■ **Given problem**:
From the line with "for item in" to the line with "bpy.context.scene.collection.objects.link(rigid_bodies[body])", both lines included, set down exactly those lines, please, and no others.

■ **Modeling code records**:
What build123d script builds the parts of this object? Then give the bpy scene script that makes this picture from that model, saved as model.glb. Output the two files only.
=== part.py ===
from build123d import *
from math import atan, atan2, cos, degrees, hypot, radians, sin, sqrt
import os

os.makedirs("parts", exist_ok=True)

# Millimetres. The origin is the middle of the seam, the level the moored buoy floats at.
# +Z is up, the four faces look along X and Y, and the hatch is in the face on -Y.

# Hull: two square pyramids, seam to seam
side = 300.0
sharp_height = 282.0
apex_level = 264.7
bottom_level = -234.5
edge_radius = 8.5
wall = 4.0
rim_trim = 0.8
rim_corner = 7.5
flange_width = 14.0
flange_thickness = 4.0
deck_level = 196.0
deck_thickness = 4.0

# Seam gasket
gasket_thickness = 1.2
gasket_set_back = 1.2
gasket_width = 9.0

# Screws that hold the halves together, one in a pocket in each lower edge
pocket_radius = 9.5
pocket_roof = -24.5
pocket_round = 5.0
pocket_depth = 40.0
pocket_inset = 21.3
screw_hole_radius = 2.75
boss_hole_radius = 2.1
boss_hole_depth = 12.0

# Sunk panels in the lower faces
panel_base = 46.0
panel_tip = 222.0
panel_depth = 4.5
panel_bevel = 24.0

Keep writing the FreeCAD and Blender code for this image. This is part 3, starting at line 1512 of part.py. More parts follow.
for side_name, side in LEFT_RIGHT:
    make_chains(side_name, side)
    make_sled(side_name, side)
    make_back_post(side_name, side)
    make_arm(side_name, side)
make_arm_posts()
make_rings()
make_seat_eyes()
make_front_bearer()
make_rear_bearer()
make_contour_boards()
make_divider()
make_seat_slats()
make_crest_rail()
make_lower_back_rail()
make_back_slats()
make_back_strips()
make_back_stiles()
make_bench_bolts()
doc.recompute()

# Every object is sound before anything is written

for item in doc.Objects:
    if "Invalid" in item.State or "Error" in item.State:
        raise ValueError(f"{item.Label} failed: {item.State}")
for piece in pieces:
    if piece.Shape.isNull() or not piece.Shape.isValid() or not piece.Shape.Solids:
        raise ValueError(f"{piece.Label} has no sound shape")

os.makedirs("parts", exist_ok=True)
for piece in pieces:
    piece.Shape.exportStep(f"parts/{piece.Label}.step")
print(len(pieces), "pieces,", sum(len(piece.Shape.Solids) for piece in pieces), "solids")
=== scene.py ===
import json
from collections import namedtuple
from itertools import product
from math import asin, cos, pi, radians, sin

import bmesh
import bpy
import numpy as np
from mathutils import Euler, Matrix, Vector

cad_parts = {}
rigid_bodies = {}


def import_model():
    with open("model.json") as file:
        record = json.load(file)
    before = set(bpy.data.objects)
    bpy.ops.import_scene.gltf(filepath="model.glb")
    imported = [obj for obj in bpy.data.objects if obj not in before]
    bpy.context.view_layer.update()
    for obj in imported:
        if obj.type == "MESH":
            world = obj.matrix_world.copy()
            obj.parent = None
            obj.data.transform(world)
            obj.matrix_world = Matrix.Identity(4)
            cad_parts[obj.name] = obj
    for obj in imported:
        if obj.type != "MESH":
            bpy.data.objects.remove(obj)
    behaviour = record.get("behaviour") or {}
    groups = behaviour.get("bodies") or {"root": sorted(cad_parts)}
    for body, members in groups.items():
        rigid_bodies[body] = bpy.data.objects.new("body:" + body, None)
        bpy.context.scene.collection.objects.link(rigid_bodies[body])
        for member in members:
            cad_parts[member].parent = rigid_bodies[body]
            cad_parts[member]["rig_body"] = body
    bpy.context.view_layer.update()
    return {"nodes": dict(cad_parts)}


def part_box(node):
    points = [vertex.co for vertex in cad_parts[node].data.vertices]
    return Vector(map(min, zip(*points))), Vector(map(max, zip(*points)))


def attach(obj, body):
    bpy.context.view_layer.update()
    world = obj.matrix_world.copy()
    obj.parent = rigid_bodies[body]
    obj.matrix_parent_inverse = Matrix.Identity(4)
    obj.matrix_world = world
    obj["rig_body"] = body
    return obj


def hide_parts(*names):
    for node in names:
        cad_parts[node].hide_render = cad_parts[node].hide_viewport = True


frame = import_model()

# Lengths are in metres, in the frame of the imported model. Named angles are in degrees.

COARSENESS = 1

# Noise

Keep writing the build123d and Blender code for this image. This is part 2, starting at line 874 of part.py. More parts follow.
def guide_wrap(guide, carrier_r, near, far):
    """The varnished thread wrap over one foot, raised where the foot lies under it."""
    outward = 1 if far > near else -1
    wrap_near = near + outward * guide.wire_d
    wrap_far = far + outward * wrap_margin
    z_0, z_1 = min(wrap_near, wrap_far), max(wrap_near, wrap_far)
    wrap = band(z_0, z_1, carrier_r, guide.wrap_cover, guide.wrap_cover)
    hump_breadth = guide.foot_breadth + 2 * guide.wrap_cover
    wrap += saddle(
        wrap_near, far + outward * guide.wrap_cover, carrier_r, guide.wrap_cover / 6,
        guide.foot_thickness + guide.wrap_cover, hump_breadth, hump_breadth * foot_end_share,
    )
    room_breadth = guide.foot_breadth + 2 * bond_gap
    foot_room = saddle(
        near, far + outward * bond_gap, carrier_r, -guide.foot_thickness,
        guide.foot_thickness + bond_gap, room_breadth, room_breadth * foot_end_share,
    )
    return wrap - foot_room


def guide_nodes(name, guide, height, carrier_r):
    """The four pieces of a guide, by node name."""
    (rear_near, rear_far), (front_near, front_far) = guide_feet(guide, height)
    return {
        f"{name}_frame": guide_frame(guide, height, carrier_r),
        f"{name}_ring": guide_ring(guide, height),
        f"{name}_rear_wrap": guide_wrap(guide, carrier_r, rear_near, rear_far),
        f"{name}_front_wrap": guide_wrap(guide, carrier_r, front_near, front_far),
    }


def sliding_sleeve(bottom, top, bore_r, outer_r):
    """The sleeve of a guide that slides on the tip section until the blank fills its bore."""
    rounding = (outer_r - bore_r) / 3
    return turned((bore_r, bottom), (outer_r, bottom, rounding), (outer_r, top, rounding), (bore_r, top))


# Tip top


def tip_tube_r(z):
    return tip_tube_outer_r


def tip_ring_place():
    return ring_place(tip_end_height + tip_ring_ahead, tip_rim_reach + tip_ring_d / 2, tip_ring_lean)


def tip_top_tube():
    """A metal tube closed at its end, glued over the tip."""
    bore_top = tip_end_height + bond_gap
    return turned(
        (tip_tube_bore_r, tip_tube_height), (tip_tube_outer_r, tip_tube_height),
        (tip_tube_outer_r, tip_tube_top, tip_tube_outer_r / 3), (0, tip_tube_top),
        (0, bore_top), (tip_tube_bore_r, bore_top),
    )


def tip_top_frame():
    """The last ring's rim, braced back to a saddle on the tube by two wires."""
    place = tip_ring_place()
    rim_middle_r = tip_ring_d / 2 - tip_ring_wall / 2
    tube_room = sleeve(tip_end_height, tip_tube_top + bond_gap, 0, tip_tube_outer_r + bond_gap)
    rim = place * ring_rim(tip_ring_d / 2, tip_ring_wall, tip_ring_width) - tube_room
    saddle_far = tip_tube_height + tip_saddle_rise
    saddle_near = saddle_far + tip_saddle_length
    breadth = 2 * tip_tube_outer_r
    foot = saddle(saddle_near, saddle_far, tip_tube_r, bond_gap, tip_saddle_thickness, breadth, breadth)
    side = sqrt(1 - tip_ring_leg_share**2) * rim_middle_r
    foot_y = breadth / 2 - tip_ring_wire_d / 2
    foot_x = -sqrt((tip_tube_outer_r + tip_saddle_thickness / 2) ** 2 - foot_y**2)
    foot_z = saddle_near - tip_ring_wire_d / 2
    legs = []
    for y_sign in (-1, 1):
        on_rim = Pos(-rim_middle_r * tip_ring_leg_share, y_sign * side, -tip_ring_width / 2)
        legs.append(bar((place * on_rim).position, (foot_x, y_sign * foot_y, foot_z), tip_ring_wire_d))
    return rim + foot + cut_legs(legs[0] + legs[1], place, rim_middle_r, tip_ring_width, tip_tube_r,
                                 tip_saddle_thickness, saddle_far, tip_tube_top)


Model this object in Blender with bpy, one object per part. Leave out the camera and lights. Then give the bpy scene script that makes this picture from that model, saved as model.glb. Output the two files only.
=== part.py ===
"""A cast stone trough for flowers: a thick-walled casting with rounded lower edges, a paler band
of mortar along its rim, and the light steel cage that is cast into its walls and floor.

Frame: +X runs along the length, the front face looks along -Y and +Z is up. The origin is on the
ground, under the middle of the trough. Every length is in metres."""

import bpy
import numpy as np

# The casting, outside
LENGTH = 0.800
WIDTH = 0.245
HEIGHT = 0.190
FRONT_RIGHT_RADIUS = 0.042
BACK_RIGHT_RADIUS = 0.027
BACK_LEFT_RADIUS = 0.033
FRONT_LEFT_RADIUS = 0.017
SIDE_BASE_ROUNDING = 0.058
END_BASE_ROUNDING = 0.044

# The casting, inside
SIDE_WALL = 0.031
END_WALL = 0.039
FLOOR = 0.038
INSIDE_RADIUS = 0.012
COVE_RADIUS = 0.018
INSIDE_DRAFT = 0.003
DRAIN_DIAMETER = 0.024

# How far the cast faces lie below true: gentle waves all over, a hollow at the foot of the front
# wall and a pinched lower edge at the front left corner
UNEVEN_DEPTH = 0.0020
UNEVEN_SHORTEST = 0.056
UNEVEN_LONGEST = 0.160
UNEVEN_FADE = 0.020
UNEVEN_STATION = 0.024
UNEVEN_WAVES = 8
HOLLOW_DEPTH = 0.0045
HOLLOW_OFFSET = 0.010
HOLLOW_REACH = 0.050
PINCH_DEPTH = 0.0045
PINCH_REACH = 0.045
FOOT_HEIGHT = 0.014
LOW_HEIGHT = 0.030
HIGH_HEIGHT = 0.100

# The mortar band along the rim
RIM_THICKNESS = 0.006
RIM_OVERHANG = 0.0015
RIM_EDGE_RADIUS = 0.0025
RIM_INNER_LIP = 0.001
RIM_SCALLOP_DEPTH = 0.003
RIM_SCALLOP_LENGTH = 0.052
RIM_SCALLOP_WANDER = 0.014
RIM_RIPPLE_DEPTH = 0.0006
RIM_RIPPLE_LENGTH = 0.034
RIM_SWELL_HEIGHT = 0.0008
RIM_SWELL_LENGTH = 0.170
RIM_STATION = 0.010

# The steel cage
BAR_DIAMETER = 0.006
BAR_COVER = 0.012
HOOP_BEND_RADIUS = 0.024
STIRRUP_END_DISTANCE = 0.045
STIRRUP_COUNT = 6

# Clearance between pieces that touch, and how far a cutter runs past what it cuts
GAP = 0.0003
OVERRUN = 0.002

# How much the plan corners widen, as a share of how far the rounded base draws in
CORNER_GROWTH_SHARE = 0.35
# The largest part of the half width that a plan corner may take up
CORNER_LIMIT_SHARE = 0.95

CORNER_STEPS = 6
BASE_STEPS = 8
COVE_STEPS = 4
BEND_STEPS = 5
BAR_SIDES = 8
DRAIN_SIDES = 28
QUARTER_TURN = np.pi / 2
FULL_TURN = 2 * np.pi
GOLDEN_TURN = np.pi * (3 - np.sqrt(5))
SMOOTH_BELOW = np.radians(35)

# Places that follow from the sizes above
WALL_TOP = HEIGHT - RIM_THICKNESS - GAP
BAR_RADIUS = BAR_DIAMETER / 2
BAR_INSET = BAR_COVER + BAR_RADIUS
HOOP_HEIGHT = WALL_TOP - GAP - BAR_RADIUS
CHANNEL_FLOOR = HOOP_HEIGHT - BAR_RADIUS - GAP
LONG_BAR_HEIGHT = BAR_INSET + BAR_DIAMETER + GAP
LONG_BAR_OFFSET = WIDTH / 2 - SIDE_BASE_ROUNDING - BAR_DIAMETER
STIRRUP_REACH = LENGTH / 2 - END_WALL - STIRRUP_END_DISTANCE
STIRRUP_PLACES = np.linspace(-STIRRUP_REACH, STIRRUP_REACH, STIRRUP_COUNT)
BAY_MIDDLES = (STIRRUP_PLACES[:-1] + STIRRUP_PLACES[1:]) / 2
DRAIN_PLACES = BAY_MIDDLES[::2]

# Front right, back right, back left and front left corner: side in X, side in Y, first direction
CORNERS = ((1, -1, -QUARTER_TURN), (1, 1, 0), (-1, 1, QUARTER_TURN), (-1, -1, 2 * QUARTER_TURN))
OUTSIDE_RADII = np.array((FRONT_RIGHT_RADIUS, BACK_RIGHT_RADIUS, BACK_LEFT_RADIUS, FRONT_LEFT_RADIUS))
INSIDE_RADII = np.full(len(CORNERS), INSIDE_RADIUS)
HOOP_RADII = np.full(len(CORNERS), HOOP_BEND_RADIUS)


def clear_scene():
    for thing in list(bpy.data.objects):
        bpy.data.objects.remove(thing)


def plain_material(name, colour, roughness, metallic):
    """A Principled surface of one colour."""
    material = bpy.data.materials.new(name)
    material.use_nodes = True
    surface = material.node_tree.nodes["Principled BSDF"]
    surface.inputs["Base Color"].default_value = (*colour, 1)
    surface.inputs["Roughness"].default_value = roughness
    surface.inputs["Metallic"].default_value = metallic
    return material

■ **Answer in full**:
for item in doc.Objects:
    if "Invalid" in item.State or "Error" in item.State:
        raise ValueError(f"{item.Label} failed: {item.State}")
for piece in pieces:
    if piece.Shape.isNull() or not piece.Shape.isValid() or not piece.Shape.Solids:
        raise ValueError(f"{piece.Label} has no sound shape")

os.makedirs("parts", exist_ok=True)
for piece in pieces:
    piece.Shape.exportStep(f"parts/{piece.Label}.step")
print(len(pieces), "pieces,", sum(len(piece.Shape.Solids) for piece in pieces), "solids")
=== scene.py ===
import json
from collections import namedtuple
from itertools import product
from math import asin, cos, pi, radians, sin

import bmesh
import bpy
import numpy as np
from mathutils import Euler, Matrix, Vector

cad_parts = {}
rigid_bodies = {}


def import_model():
    with open("model.json") as file:
        record = json.load(file)
    before = set(bpy.data.objects)
    bpy.ops.import_scene.gltf(filepath="model.glb")
    imported = [obj for obj in bpy.data.objects if obj not in before]
    bpy.context.view_layer.update()
    for obj in imported:
        if obj.type == "MESH":
            world = obj.matrix_world.copy()
            obj.parent = None
            obj.data.transform(world)
            obj.matrix_world = Matrix.Identity(4)
            cad_parts[obj.name] = obj
    for obj in imported:
        if obj.type != "MESH":
            bpy.data.objects.remove(obj)
    behaviour = record.get("behaviour") or {}
    groups = behaviour.get("bodies") or {"root": sorted(cad_parts)}
    for body, members in groups.items():
        rigid_bodies[body] = bpy.data.objects.new("body:" + body, None)
        bpy.context.scene.collection.objects.link(rigid_bodies[body])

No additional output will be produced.